Written task →
Exactly the lines from the one containing "2), round(top_girth_height, 2))" through the one containing "point = shown.matrix_world" must be returned; include both ends and nothing else.

============

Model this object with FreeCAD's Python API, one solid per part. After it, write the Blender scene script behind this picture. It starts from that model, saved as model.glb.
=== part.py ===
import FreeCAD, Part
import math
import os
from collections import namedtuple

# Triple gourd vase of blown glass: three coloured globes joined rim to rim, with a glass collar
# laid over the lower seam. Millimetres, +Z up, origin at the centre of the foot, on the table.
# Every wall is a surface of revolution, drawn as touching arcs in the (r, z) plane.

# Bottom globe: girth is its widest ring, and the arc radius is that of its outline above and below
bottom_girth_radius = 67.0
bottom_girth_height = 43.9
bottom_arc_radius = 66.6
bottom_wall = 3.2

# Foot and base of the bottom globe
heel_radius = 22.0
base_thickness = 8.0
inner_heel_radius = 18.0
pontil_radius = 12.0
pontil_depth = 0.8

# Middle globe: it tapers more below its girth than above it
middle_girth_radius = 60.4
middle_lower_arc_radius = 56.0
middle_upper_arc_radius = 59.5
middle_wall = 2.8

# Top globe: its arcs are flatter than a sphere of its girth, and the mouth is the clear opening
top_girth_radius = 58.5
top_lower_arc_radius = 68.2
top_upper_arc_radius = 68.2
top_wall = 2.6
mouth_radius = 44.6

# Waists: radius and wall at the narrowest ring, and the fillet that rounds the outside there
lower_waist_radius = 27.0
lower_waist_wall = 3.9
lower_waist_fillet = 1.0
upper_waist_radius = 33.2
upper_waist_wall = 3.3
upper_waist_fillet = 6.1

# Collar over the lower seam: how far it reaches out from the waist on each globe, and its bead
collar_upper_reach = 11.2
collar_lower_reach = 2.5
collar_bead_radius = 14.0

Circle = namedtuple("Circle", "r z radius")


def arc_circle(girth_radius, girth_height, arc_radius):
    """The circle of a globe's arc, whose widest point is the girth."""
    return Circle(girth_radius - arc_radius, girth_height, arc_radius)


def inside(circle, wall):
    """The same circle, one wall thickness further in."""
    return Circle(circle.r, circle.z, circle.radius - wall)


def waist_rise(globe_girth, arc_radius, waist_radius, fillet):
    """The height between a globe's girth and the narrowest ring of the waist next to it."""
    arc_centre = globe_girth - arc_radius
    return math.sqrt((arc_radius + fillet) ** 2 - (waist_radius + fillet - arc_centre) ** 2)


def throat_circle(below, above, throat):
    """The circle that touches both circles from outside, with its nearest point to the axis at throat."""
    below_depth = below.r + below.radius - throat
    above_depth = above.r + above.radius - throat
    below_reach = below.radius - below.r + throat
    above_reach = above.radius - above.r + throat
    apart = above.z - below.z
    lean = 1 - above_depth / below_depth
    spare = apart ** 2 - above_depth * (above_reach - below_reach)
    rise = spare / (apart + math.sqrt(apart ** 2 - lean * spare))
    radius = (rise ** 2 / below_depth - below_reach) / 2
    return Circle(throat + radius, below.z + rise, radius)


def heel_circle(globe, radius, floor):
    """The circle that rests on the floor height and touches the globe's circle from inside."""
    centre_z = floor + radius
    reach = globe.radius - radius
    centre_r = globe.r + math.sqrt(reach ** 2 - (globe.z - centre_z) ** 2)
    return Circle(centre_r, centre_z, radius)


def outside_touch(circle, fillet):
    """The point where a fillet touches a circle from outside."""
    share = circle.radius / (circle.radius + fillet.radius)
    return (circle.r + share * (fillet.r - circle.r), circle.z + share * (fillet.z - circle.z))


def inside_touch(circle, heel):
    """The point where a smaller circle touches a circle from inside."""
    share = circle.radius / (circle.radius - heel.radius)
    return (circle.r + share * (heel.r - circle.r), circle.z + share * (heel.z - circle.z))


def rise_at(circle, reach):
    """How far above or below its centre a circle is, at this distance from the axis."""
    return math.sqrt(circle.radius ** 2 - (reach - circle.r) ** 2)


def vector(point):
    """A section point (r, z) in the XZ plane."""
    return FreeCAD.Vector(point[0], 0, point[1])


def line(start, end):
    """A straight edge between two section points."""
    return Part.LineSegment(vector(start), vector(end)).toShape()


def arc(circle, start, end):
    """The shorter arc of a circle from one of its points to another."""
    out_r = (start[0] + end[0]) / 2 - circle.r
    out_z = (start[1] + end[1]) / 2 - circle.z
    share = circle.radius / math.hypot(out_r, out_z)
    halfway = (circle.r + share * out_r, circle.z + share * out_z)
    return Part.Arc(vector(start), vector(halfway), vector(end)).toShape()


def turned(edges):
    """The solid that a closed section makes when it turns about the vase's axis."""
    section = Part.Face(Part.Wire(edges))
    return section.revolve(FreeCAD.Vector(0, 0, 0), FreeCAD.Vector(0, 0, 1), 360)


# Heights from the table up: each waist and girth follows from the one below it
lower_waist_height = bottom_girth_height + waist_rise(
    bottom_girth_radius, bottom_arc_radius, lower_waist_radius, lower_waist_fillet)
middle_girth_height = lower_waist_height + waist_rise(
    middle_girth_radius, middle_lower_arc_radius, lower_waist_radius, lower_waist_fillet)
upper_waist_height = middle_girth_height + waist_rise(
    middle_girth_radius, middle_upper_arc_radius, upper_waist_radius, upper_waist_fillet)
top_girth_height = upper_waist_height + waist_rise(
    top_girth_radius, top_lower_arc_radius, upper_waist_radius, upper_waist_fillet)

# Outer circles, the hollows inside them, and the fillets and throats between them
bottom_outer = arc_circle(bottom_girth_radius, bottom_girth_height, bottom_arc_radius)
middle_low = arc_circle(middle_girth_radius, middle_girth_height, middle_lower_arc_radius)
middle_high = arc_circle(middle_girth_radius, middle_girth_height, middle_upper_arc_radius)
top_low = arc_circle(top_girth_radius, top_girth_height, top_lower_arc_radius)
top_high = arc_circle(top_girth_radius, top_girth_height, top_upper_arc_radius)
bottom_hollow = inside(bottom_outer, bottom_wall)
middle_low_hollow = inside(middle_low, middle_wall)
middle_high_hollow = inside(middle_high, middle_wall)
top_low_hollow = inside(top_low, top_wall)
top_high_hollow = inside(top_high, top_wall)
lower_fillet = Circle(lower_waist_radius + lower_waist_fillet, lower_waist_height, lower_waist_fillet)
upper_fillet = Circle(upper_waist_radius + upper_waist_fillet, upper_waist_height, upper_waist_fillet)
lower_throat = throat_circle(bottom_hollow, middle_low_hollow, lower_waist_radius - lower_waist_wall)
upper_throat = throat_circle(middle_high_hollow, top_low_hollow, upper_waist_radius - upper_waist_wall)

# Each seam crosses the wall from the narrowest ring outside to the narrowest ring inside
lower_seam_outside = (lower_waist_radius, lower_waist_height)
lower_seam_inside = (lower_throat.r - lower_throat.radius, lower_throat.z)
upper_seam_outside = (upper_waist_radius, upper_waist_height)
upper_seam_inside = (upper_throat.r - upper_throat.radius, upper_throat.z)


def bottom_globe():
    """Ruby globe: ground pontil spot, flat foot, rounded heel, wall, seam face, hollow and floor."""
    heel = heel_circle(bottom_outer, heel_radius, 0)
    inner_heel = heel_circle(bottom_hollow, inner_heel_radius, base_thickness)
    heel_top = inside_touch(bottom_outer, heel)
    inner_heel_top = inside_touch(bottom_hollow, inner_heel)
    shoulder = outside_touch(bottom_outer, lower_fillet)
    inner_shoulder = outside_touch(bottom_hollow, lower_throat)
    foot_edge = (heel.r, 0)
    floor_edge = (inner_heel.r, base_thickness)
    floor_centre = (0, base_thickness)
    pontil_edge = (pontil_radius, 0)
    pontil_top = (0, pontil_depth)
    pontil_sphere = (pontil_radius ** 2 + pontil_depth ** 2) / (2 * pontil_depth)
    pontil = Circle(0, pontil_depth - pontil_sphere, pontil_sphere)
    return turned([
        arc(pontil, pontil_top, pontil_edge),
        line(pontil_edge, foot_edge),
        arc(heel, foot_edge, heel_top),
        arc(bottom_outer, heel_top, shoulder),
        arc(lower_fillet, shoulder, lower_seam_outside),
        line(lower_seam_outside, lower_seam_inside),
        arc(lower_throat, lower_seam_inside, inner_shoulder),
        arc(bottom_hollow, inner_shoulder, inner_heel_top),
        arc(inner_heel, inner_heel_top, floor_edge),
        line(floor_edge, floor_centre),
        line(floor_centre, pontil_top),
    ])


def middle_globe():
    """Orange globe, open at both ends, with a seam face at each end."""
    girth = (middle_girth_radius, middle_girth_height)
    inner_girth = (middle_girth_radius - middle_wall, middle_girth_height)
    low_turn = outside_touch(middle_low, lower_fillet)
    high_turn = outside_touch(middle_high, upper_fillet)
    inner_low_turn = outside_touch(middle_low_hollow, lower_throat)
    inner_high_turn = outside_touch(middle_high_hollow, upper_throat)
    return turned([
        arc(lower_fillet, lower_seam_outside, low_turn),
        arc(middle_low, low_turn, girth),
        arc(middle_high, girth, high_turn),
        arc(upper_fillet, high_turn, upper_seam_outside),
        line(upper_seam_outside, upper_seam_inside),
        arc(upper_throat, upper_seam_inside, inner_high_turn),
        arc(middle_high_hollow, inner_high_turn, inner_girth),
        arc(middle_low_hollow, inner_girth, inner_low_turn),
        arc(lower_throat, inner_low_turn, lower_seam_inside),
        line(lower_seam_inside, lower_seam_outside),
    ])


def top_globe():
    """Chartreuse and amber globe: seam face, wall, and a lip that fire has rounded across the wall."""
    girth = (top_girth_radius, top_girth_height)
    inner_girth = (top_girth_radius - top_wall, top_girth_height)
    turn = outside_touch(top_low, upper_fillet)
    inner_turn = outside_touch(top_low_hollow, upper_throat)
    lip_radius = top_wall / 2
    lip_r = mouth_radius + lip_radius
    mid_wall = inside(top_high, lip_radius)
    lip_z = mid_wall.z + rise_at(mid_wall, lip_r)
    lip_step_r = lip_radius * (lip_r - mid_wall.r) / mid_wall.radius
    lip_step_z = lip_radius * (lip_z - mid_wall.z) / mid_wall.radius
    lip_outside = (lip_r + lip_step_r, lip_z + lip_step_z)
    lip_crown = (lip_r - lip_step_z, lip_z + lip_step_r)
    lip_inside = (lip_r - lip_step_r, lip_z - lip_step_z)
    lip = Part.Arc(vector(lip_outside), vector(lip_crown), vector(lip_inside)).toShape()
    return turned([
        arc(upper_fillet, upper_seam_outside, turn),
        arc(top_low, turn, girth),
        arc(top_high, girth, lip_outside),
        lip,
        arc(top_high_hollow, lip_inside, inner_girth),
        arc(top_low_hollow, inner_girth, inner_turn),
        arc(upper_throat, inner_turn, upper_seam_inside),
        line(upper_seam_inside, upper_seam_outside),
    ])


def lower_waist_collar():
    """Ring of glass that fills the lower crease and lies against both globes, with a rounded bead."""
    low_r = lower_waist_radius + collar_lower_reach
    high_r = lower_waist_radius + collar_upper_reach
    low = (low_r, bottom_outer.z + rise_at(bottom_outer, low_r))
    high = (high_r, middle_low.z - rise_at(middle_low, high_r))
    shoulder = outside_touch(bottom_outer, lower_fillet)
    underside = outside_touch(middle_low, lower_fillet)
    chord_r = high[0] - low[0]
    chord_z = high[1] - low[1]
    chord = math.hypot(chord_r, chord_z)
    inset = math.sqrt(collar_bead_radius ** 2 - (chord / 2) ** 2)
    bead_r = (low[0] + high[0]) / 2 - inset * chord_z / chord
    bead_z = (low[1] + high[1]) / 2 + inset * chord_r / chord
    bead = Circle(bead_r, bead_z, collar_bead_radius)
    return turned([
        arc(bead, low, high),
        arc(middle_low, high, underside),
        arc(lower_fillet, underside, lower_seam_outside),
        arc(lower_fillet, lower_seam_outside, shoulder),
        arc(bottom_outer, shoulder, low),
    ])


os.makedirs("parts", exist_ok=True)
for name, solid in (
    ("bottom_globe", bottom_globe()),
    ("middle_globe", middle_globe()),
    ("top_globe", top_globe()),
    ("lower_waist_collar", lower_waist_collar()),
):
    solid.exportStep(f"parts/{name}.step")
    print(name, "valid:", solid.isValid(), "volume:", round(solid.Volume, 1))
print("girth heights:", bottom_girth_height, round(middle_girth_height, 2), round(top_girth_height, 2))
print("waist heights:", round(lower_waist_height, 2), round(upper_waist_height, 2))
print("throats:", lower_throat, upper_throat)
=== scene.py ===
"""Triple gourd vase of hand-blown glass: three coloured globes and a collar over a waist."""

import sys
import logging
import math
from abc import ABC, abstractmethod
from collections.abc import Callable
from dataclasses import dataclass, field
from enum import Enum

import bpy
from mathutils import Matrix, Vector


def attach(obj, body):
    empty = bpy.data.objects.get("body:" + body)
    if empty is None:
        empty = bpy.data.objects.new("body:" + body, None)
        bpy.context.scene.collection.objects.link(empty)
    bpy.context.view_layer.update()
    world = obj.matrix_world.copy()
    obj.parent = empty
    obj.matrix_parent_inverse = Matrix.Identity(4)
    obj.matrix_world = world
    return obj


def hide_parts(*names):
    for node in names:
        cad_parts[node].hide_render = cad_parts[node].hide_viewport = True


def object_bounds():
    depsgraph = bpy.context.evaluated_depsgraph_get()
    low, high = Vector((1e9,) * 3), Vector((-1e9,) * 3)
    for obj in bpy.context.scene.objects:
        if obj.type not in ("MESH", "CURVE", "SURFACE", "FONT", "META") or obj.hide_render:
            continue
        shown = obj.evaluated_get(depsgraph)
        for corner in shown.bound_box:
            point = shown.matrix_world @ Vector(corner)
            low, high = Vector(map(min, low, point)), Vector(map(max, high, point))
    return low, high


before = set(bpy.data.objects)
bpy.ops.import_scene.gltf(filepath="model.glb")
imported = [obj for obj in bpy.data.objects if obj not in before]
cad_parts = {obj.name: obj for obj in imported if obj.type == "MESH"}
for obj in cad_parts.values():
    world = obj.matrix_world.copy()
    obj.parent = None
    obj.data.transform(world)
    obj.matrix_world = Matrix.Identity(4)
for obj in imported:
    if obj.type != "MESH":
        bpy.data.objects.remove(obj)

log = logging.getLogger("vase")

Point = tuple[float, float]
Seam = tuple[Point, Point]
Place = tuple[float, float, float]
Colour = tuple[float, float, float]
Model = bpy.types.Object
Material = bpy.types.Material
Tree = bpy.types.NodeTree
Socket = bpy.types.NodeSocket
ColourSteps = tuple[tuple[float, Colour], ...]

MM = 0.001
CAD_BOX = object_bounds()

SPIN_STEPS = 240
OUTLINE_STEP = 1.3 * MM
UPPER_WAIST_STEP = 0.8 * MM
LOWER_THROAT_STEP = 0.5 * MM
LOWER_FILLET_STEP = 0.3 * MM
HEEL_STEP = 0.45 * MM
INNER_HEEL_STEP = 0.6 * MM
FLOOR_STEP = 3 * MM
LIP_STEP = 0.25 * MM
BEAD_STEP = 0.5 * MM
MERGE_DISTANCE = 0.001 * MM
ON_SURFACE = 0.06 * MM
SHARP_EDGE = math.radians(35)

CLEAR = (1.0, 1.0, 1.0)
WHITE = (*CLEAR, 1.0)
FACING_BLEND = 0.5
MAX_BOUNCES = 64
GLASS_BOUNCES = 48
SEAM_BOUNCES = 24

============

Completed exercise →
print("girth heights:", bottom_girth_height, round(middle_girth_height, 2), round(top_girth_height, 2))
print("waist heights:", round(lower_waist_height, 2), round(upper_waist_height, 2))
print("throats:", lower_throat, upper_throat)
=== scene.py ===
"""Triple gourd vase of hand-blown glass: three coloured globes and a collar over a waist."""

import sys
import logging
import math
from abc import ABC, abstractmethod
from collections.abc import Callable
from dataclasses import dataclass, field
from enum import Enum

import bpy
from mathutils import Matrix, Vector


def attach(obj, body):
    empty = bpy.data.objects.get("body:" + body)
    if empty is None:
        empty = bpy.data.objects.new("body:" + body, None)
        bpy.context.scene.collection.objects.link(empty)
    bpy.context.view_layer.update()
    world = obj.matrix_world.copy()
    obj.parent = empty
    obj.matrix_parent_inverse = Matrix.Identity(4)
    obj.matrix_world = world
    return obj


def hide_parts(*names):
    for node in names:
        cad_parts[node].hide_render = cad_parts[node].hide_viewport = True


def object_bounds():
    depsgraph = bpy.context.evaluated_depsgraph_get()
    low, high = Vector((1e9,) * 3), Vector((-1e9,) * 3)
    for obj in bpy.context.scene.objects:
        if obj.type not in ("MESH", "CURVE", "SURFACE", "FONT", "META") or obj.hide_render:
            continue
        shown = obj.evaluated_get(depsgraph)
        for corner in shown.bound_box:
            point = shown.matrix_world @ Vector(corner)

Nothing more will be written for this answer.